Camiin cadde üzerindeki basık kemerli kapısından ve merdivenle küçük bir taşlığa girilir. Bu kapı üzerinde, Selam ün'aleyküm... ayeti kerimesi ve 5 C.âhir 1219 (11 Eylül 1804) tarihi görülmektedir. Mabet, bu tarihte tekrar tamir edilmiş ve şimdiki şeklini almıştır.

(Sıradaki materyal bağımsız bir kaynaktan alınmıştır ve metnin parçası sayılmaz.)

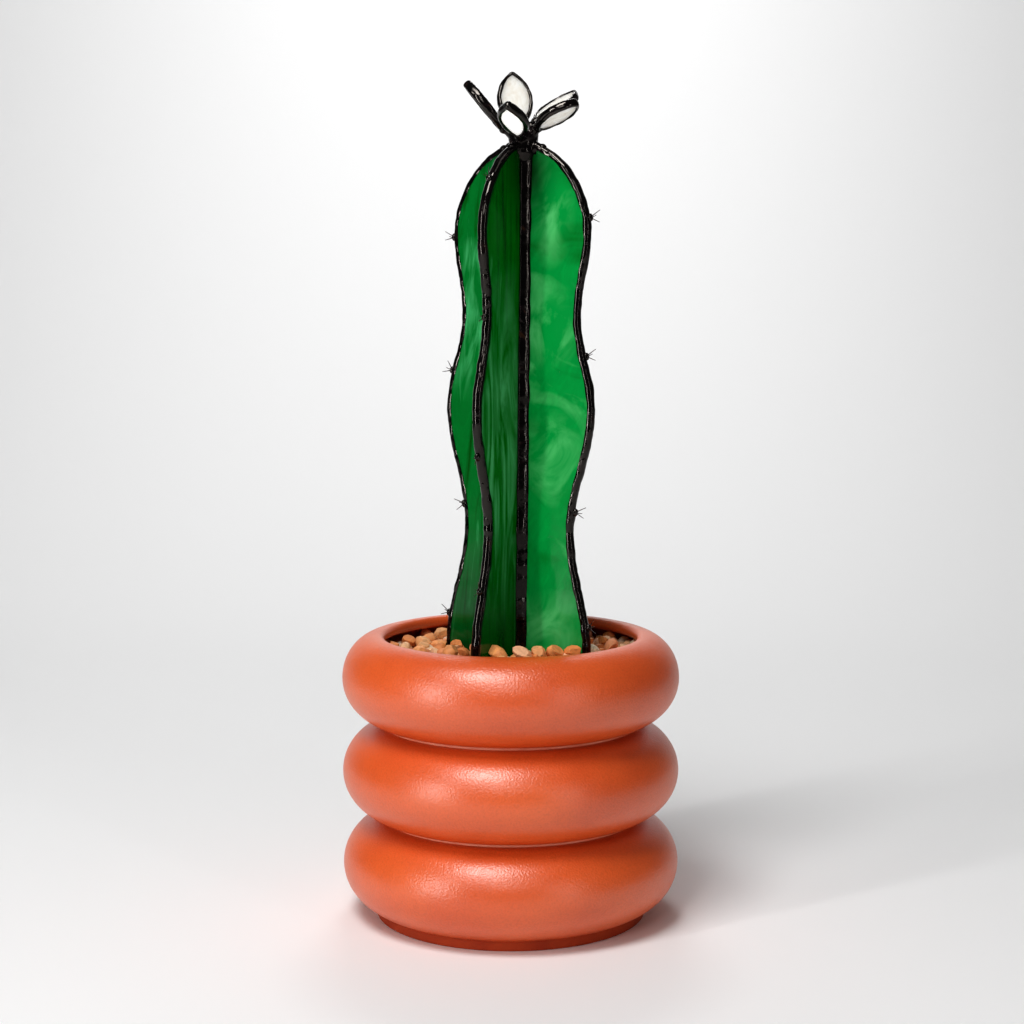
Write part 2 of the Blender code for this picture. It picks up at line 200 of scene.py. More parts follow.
def pot_inside():
    """The inside from the lip down to the floor: the same rings, a wall's thickness further in."""
    middle = POT_RADIUS - RING_BULGE
    half = RING_PITCH / 2
    lip = (POT_RADIUS - LIP_BULGE, ring_centre(RINGS - 1))
    points = arc(lip, LIP_BULGE - POT_WALL, LIP_RISE - POT_WALL, 90, 0, 10)
    for ring in (2, 1, 0):
        centre = (middle, ring_centre(ring))
        start = 0 if ring == RINGS - 1 else 90
        cuts = 10 if start == 0 else INNER_CUTS
        points += arc(centre, RING_BULGE - POT_WALL, half - POT_WALL, start, -90, cuts)
        if ring:
            points += arc((middle, centre[1] - half), POT_WALL, POT_WALL, 90, 270, 8)[1:-1]
    return points


foot_radius = POT_RADIUS - FOOT_INSET
foot_top = ring_centre(0) - RING_PITCH / 2 * math.sqrt(1 - (1 - FOOT_INSET / RING_BULGE) ** 2)
bpy.ops.object.select_all(action="DESELECT")
bpy.ops.mesh.primitive_circle_add(
    vertices=POT_SIDES,
    radius=foot_radius - FOOT_RING - FOOT_RECESS,
    fill_type="TRIFAN",
    location=(0.0, 0.0, FOOT_RECESS),
)
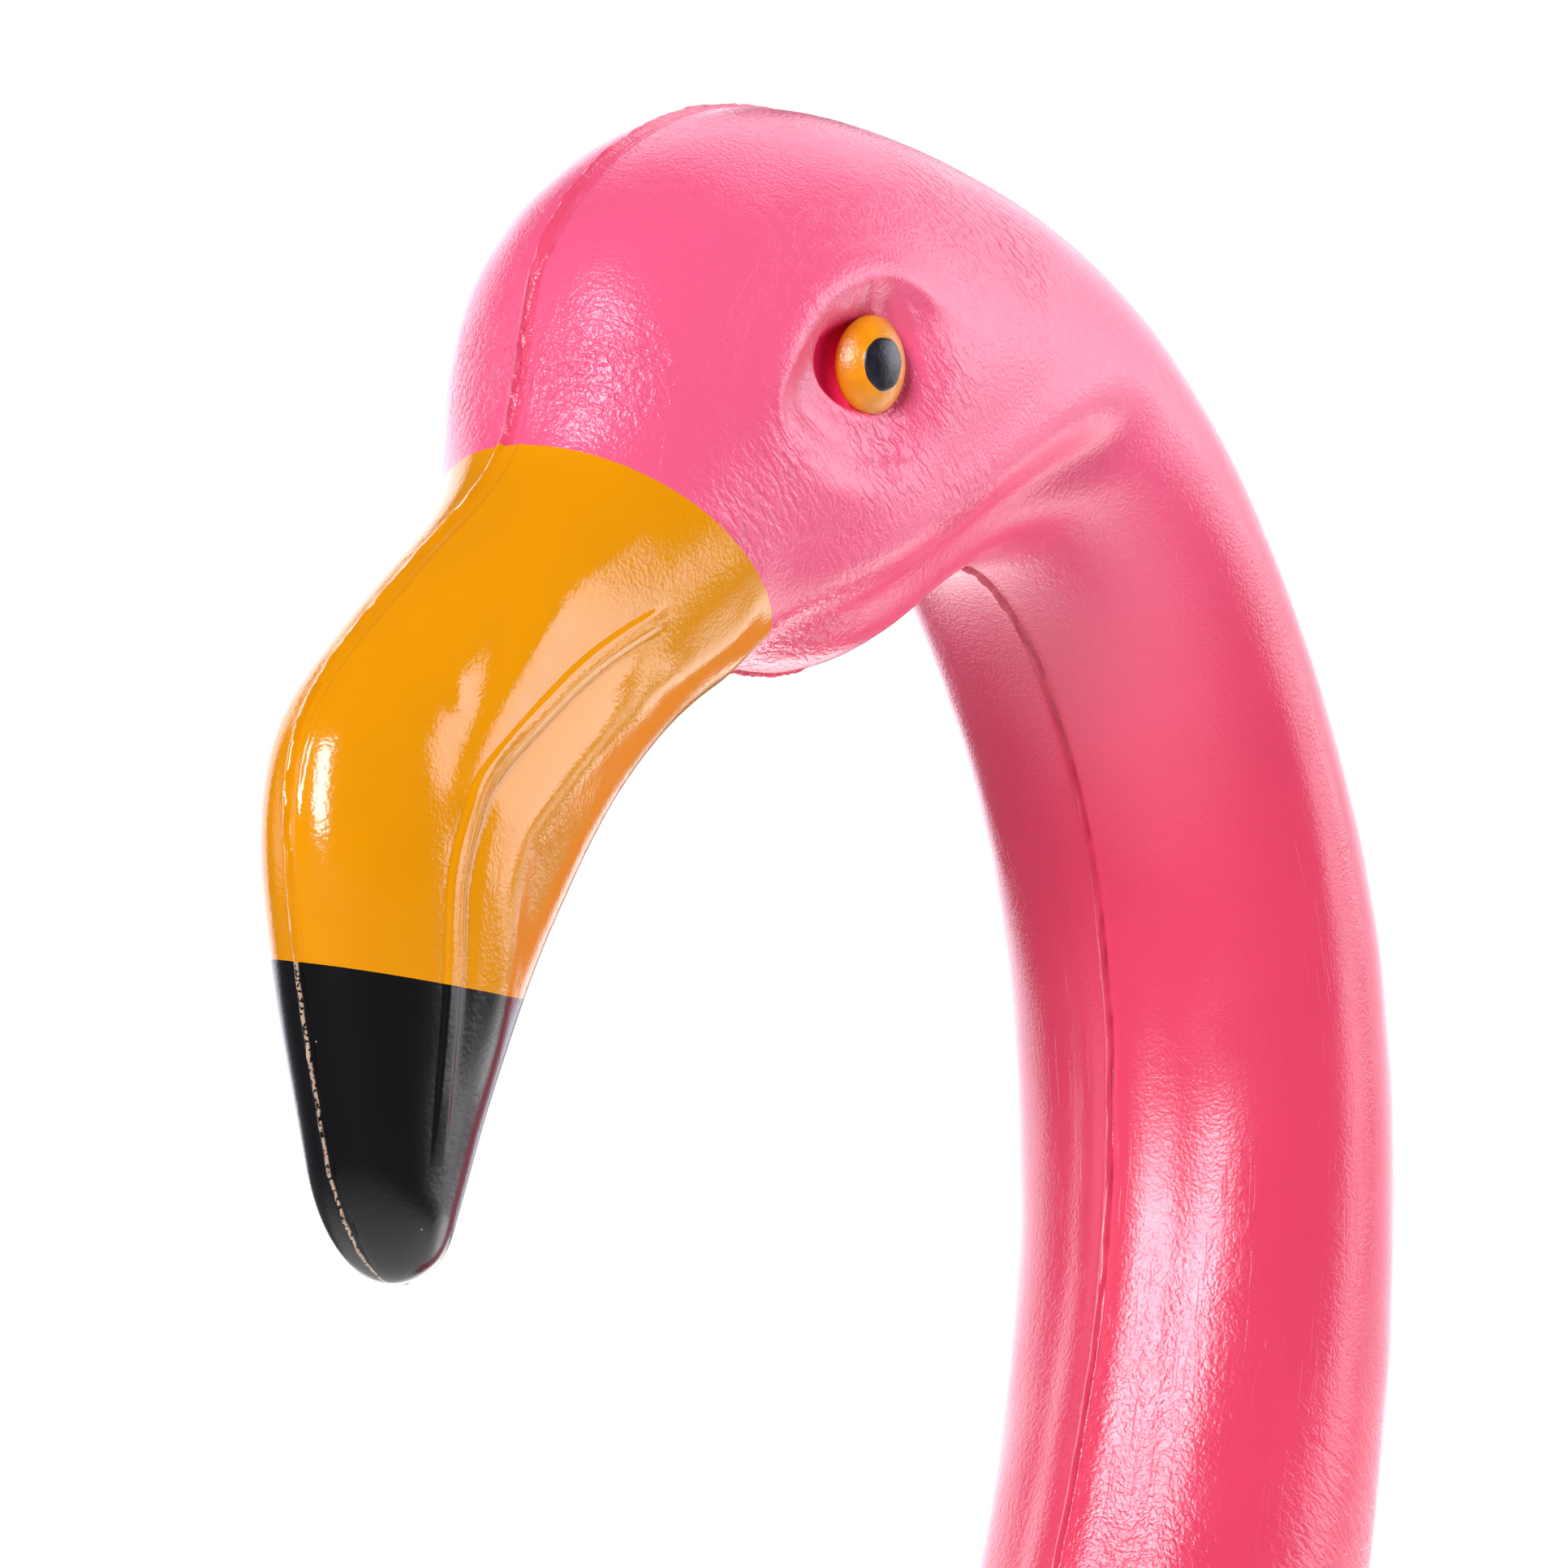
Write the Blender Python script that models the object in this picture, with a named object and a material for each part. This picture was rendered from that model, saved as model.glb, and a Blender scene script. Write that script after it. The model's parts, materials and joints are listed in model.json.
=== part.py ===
"""Head and neck of a pink plastic flamingo lawn ornament, cut flat below.

The real thing is one blow-moulded shell with a parting seam in its middle plane,
so it is one solid here. It faces -Y, its left side is +X, and it stands on its
flat cut at z = 0, with the origin at the centre of that cut.
"""

from math import asin, cos, pi, radians, sin, sqrt

import bmesh
import bpy
import numpy as np
from mathutils import Vector
from mathutils.bvhtree import BVHTree

# The driving sizes, in metres.
BUST_HEIGHT = 0.240
SEAM_WIDTH = 0.0014
SEAM_HEIGHT = 0.0005
EYE_DIAMETER = 0.0110
EYE_BULGE = 0.0034
SOCKET_GAP = 0.0008
SOCKET_DEPTH = 0.0013
MOUTH_LIP_WIDTH = 0.0022
MOUTH_LIP_HEIGHT = 0.0005

# The form is free, so its proportions are thousandths of the bust's height.
# A section runs from the line along the top, through bill ridge, crown and nape,
# to the line underneath, through bill, chin and throat.
# Each row: forward and height on the top line, forward and height on the under
# line, half width.
SECTIONS = (
    (512, 452, 466, 436, 26),  # bill tip
    (529, 499, 454, 463, 30),
    (547, 570, 431, 519, 39),
    (558, 635, 407, 569, 47),  # bend of the bill
    (548, 690, 380, 613, 51),
    (507, 735, 351, 653, 54),
    (452, 779, 318, 688, 60),
    (404, 828, 281, 715, 72),  # root of the bill
    (385, 898, 236, 730, 87),
    (339, 958, 185, 737, 100),
    (247, 998, 136, 757, 102),  # crown and chin
    (122, 995, 88, 785, 100),
    (-10, 950, 43, 799, 98),  # nape and throat
    (-118, 854, 0, 780, 98),
    (-195, 735, -40, 732, 99),
    (-242, 615, -72, 661, 100),
    (-256, 502, -86, 574, 100),
    (-252, 397, -84, 479, 99),
    (-237, 299, -62, 381, 98),
    (-214, 207, -28, 283, 98),
    (-174, 95, 12, 178, 100),
    (-112, -20, 60, 88, 101),
    (-57, -100, 104, 25, 102),  # below the cut
    (-2, -160, 150, -35, 103),
)
RINGS_PER_SPAN = (5, 3, 3, 3, 3, 3, 3, 4, 5, 5, 6, 6, 5, 4, 4, 3, 3, 3, 3, 3, 3, 2, 2)
COLUMNS_PER_SIDE = 20
FIRST_RING = 0.02

# Carving on the head, as forward and height seen from the side, in thousandths.
HEAD_REAR = (-60, 40)  # the carving fades in between these, from the nape forward
HEAD_UNDERSIDE = (690, 720)  # and between these, upward
ORBIT_CENTRE = (246, 852)
ORBIT_REACH = (58, 76, 58, 40)  # to the front, rear, top and bottom
ORBIT_DEPTH = 12
BROW_HEIGHT = 3.5
BROW_WIDTH = 0.14  # as a share of the orbit's reach
EYE_CENTRE = (236, 871)
TEAR_CORNER = 12  # how much further the socket reaches to the front
HOLLOW_BEHIND_EYE = (203, 888)
HOLLOW_DEPTH = 3
HOLLOW_WIDTH = 17
JAW_LINE = ((20, 880), (89, 843), (144, 808), (204, 776), (249, 755), (290, 742))
JAW_FULLNESS = 4
JAW_FULLEST = 18  # above the line
JAW_VALLEY = 7
JAW_DEEPEST = 16  # below the line
JAW_WIDTH = 15
MOUTH_LINE = (
    (365, 753),
    (407, 730),
    (438, 708),
    (479, 674),
    (493, 652),
    (501, 623),
    (500, 591),
    (499, 560),
)


def smooth_through(rows):
    """A function that runs a natural cubic spline through the rows."""
    rows = np.array(rows, float)
    count = len(rows)
    system = np.eye(count)
    pull = np.zeros_like(rows)
    for i in range(1, count - 1):
        system[i, i - 1 : i + 2] = (1, 4, 1)
        pull[i] = 6 * (rows[i + 1] - 2 * rows[i] + rows[i - 1])
    bend = np.linalg.solve(system, pull)

    def at(place):
        i = min(int(place), count - 2)
        t = place - i
        s = 1 - t
        row = s * rows[i] + t * rows[i + 1]
        row += ((s**3 - s) * bend[i] + (t**3 - t) * bend[i + 1]) / 6
        return row.tolist()

    return at


section_at = smooth_through(SECTIONS)


def share(thousandths):
    """A length in metres from thousandths of the bust's height."""
    return thousandths / 1000 * BUST_HEIGHT


def closing(place):
    """How far a section has opened behind the rounded end of the bill."""
    return sqrt(1 - (1 - place) ** 2) if place < 1 else 1.0


def section_point(place, angle):
    """The point of the plain form at a place along it, at an angle from the top line."""
    top_f, top_z, under_f, under_z, half_width = section_at(place)
    middle = Vector((0, -(top_f + under_f) / 2, (top_z + under_z) / 2))
    half_chord = Vector((0, -(top_f - under_f) / 2, (top_z - under_z) / 2))
    sideways = Vector((half_width, 0, 0))
    point = middle + closing(place) * (cos(angle) * half_chord + sin(angle) * sideways)
    return point * share(1)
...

Taşlığın sağ tarafındaki kapı türbe kapısıdır. Fevkani olan mabedin bu bodrum katında, kimlere ait olduğu bilinmiyen dört toprak kabir vardır ki yalnız birisinin taşı üzerinde: Mehmed Bin Abdullah 1097 (1685) kitabesi vardır. Bu kat, kesme tafltan yapılmış olup cadde tarafında kemerli üç penceresi mevcuttur.
1974 tarihinde Haliç Köprüsü'nün yapımı sırasında yollar yükseltildiğinden bodrum katı ve dış kapısı çukurda kalmıştır.
Cami tamamen ahşaptır. Üzeri çimento sıvalı minaresi sağda ve sokak tarafında olup mabedin bu taraftaki köşesi içine yerleştirilmiştir. Minarenin kaidesi, küpü ve bodrum katı, devrinden kalmadır. Küp dilimleri üzerinde ufacık kitabeler vardır. Binanın sağ köşesinde istalaktitli bir pah bulunmaktadır. Minberi ahşaptır.
Mecmua-i Tekâya'ya göre cami, bir müddet, âyin günü cuma olan bir Kadiri Tekkesi haline getirilmiştir.
Yâ Vedûd, Allah'ın isimlerinden birisi olup Ey Sevgili anlamına gelmektedir.
Mabedin etrafında hiç ev kalmadığından, cemaat gelemez olmuş ve bu yüzden Temmuz 1990 tarihinde kapanmıştır. Hüzün verici bir durum.